Exercise goal: Everything from the line containing "Continue the build123d" through the line containing "hose_line = Spline(*HOSE)" should be repeated exactly, and nothing else from the data.

Working data:
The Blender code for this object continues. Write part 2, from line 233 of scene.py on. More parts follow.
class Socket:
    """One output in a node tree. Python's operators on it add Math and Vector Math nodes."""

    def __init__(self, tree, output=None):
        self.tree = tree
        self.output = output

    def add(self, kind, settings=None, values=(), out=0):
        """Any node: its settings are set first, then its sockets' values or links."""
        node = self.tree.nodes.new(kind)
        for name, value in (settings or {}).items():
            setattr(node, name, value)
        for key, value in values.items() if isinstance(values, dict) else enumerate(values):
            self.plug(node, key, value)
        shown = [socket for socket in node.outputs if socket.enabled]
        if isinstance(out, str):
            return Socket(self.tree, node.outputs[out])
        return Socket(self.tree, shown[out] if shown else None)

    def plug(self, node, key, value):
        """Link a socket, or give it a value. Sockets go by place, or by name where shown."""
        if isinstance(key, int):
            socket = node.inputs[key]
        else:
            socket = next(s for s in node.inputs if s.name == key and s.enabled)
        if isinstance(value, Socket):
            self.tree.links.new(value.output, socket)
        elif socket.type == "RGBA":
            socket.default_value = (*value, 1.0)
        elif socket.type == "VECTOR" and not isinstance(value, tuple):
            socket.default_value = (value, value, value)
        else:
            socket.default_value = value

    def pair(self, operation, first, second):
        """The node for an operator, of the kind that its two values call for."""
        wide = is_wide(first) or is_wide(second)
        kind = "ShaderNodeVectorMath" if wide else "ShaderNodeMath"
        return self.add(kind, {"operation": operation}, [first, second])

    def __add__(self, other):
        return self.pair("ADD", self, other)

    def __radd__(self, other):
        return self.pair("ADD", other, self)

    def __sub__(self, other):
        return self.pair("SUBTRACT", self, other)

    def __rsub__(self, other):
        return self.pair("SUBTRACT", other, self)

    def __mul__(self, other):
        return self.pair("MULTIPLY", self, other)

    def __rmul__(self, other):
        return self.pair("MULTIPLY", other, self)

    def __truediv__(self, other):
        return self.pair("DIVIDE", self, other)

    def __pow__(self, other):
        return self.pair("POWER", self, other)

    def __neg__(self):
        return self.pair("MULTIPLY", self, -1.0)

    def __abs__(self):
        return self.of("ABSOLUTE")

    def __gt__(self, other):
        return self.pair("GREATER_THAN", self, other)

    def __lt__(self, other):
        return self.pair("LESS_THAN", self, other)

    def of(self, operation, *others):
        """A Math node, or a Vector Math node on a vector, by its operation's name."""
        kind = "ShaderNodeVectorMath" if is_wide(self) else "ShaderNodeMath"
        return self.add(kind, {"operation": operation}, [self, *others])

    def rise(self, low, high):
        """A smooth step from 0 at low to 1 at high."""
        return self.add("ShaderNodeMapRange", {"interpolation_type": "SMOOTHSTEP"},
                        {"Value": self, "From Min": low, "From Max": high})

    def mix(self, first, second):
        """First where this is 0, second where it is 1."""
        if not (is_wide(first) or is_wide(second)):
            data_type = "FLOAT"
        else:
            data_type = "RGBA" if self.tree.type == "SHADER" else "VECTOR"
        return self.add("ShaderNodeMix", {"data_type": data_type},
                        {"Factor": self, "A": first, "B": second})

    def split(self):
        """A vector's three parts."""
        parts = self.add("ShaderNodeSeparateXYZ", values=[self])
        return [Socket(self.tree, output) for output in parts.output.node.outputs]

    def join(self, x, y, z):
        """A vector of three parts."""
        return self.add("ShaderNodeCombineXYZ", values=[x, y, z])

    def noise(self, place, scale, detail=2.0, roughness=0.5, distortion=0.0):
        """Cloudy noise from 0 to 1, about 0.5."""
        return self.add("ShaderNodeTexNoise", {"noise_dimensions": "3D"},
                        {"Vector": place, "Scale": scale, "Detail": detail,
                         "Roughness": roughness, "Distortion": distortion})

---

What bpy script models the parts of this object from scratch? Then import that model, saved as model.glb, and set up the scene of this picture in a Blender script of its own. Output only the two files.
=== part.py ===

---

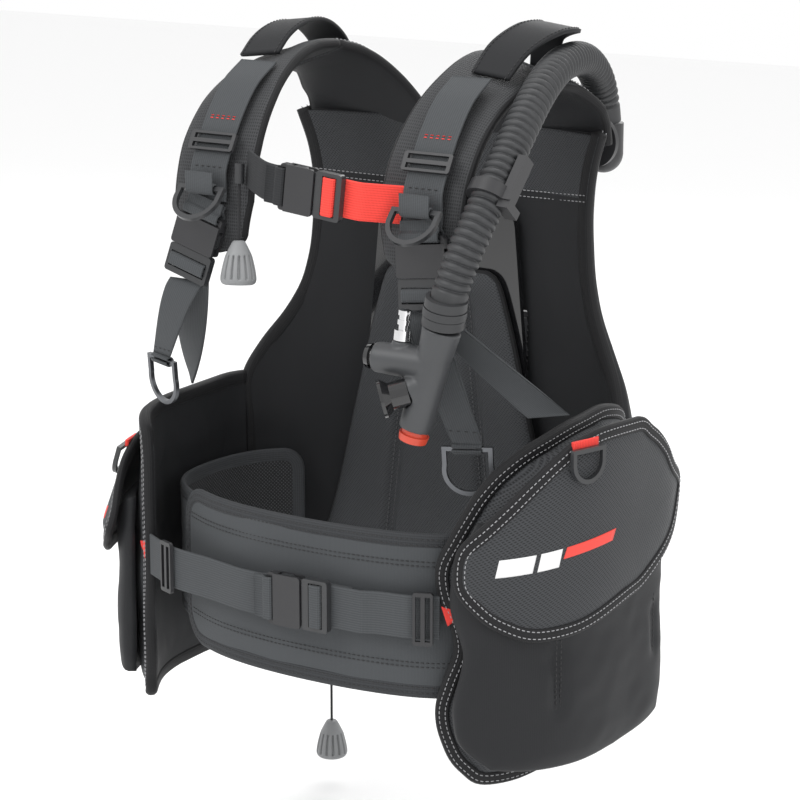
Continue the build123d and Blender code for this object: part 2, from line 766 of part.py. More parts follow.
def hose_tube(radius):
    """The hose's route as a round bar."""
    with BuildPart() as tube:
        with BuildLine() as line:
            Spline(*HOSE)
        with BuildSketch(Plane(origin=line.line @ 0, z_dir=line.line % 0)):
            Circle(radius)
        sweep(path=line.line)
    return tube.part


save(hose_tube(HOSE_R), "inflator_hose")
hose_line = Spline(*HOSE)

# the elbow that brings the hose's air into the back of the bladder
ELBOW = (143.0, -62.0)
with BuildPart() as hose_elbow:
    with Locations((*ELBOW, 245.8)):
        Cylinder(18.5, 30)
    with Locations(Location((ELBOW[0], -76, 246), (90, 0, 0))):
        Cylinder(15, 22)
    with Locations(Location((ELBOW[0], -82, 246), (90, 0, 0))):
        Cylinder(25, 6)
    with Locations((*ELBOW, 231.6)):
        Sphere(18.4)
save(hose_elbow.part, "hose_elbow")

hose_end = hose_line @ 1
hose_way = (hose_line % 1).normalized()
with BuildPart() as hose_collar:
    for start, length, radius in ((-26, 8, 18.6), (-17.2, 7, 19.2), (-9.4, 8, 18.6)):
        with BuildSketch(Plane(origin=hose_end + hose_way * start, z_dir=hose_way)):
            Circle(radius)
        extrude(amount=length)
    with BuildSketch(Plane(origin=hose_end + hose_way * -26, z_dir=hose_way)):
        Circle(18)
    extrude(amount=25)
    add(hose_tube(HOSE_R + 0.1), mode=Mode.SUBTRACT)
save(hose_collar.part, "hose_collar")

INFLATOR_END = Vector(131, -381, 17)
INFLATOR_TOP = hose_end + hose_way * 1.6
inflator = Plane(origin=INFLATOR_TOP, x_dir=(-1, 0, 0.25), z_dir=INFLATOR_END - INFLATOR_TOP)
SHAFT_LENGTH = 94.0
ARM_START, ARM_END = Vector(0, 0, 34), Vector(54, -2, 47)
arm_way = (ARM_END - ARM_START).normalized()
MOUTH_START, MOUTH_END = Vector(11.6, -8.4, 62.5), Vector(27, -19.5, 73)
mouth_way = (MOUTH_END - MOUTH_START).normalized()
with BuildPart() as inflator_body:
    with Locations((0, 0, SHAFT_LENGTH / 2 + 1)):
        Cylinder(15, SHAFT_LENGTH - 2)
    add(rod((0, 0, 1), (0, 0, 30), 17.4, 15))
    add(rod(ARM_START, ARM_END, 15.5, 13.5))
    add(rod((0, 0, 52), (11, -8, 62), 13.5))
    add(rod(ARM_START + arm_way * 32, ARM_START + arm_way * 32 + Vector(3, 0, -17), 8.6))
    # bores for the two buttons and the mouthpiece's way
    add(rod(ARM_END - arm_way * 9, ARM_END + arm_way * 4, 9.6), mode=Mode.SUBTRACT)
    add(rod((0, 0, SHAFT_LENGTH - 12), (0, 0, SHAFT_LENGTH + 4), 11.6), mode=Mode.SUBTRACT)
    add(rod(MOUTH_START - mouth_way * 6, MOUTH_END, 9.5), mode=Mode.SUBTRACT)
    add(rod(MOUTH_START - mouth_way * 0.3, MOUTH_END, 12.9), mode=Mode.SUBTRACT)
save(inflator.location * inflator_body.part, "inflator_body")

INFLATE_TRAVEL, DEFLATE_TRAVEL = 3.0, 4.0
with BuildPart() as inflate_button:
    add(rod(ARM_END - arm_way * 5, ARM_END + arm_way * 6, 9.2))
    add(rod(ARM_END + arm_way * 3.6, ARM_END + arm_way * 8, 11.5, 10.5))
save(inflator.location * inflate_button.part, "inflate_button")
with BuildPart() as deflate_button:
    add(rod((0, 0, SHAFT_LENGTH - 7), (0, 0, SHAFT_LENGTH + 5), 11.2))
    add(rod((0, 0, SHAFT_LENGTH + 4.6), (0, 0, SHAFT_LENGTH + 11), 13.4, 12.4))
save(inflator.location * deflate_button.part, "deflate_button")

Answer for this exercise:
Continue the build123d and Blender code for this object: part 2, from line 766 of part.py. More parts follow.
def hose_tube(radius):
    """The hose's route as a round bar."""
    with BuildPart() as tube:
        with BuildLine() as line:
            Spline(*HOSE)
        with BuildSketch(Plane(origin=line.line @ 0, z_dir=line.line % 0)):
            Circle(radius)
        sweep(path=line.line)
    return tube.part


save(hose_tube(HOSE_R), "inflator_hose")
hose_line = Spline(*HOSE)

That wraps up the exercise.